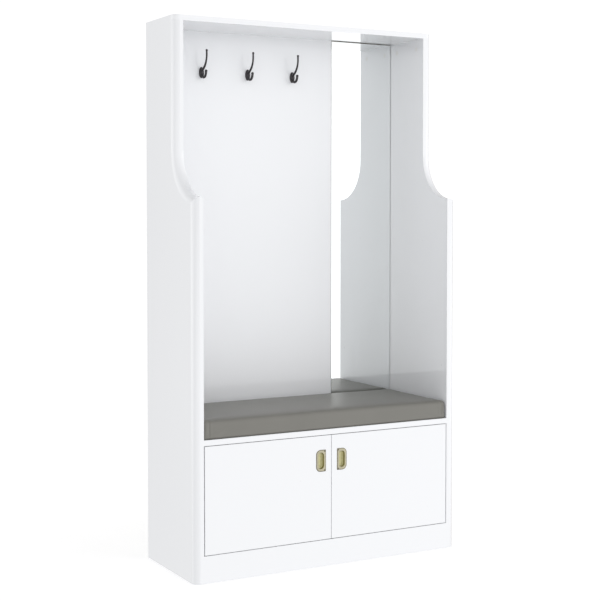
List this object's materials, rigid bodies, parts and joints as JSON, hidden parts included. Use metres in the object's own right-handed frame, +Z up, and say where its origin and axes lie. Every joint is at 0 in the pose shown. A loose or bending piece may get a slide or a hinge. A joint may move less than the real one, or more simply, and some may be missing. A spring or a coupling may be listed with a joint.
{
  "type": "hall tree with storage bench",
  "caption": "Tall white gloss hall tree: open alcove with coat hooks and a slim mirror above a cushioned bench with inset double doors and recessed pulls.",
  "frame": {"origin": "centre of the footprint, on the floor", "axes": "+X to the right as seen from the front, +Y from the front to the back, +Z up"},
  "size_m": [0.99, 0.3815, 1.8],
  "materials": {
    "white_lacquer": "high-gloss white lacquer on fibreboard",
    "backing_board": "raw fibreboard",
    "white_hardboard": "white-faced thin fibreboard, satin",
    "foam_tape": "foam bonding tape",
    "mirror_glass": "silvered float glass, polished edges",
    "leatherette": "grained grey-brown leatherette, soft sheen",
    "antique_brass": "satin antique brass",
    "gunmetal": "dark gunmetal, smooth satin",
    "nickel_steel": "nickel-plated pressed steel",
    "zinc_steel": "bright zinc-plated steel",
    "zinc_alloy": "die-cast zinc",
    "clear_rubber": "clear soft bumper",
    "white_plastic": "moulded white plastic",
    "beech": "fluted beech dowel"
  },
  "bodies": {
    "root": {"side_panel_left": "white_lacquer", "side_panel_right": "white_lacquer", "top_panel": "white_lacquer", "hook_panel": "white_lacquer", "mirror_backing": "backing_board", "mirror_tape": "foam_tape", "mirror_glass": "mirror_glass", "seat_board": "white_lacquer", "center_divider": "white_lacquer", "bottom_board": "white_lacquer", "cabinet_back": "white_hardboard", "plinth_front": "white_lacquer", "plinth_back": "white_lacquer", "plinth_brace": "backing_board", "shelf_left": "white_lacquer", "shelf_right": "white_lacquer", "shelf_pins": "zinc_steel", "seat_cushion": "leatherette", "cushion_base": "backing_board", "cushion_screws": "zinc_steel", "hinge_arms_left": "nickel_steel", "hinge_arms_right": "nickel_steel", "hinge_plates_left": "nickel_steel", "hinge_plates_right": "nickel_steel", "plate_screws": "zinc_steel", "coat_hook_left": "gunmetal", "coat_hook_center": "gunmetal", "coat_hook_right": "gunmetal", "hook_screws": "gunmetal", "cam_discs": "zinc_alloy", "cam_bolts": "zinc_steel", "cam_caps": "white_plastic", "dowels": "beech", "back_screws": "zinc_steel", "cabinet_back_screws": "zinc_steel", "floor_glides": "white_plastic"},
    "door_left": {"door_left": "white_lacquer", "pull_left": "antique_brass", "pull_screws_left": "gunmetal", "door_bumpers_left": "clear_rubber", "hinge_cups_left": "nickel_steel", "cup_screws_left": "zinc_steel", "hinge_pins_left": "zinc_steel"},
    "door_right": {"door_right": "white_lacquer", "pull_right": "antique_brass", "pull_screws_right": "gunmetal", "door_bumpers_right": "clear_rubber", "hinge_cups_right": "nickel_steel", "cup_screws_right": "zinc_steel", "hinge_pins_right": "zinc_steel"}
  },
  "joints": [
    {"name": "door_left_hinge", "type": "hinge", "parent": "root", "child": "door_left", "pos_m": [-0.436, -0.1795, 0.264], "axis": [0, 0, 1], "range_deg": [-95, 0]},
    {"name": "door_right_hinge", "type": "hinge", "parent": "root", "child": "door_right", "pos_m": [0.436, -0.1795, 0.264], "axis": [0, 0, 1], "range_deg": [0, 95]}
  ]
}
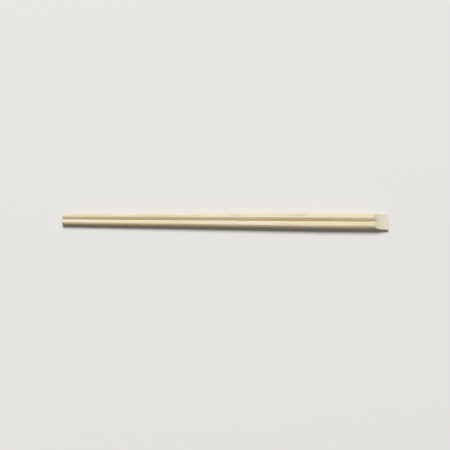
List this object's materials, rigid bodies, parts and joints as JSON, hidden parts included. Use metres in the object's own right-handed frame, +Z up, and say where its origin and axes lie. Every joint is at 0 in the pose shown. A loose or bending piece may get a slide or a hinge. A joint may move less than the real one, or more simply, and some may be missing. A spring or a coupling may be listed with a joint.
{
  "type": "bamboo chopsticks",
  "caption": "Joined pair of round tapered disposable bamboo chopsticks, lying flat, with a slit between them and a scooped flat tab at the head.",
  "frame": {"origin": "middle of the underside of the pair's bounding box", "axes": "+X along the pair from the tips to the joined head, +Z up out of the face the pair lies on, and the slit between the sticks lies in the XZ plane"},
  "size_m": [0.21, 0.0106, 0.0049],
  "materials": {
    "bamboo": "planed and tumbled smooth, unvarnished, satin"
  },
  "bodies": {
    "root": {"chopstick_pair": "bamboo"}
  },
  "joints": []
}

SET TASK:
Pull out every line above that holds the word "joints".

RESULT FOR THIS TASK:
List this object's materials, rigid bodies, parts and joints as JSON, hidden parts included. Use metres in the object's own right-handed frame, +Z up, and say where its origin and axes lie. Every joint is at 0 in the pose shown. A loose or bending piece may get a slide or a hinge. A joint may move less than the real one, or more simply, and some may be missing. A spring or a coupling may be listed with a joint.
  "joints": [
List this object's materials, rigid bodies, parts and joints as JSON, hidden parts included. Use metres in the object's own right-handed frame, +Z up, and say where its origin and axes lie. Every joint is at 0 in the pose shown. A loose or bending piece may get a slide or a hinge. A joint may move less than the real one, or more simply, and some may be missing. A spring or a coupling may be listed with a joint.
  "joints": []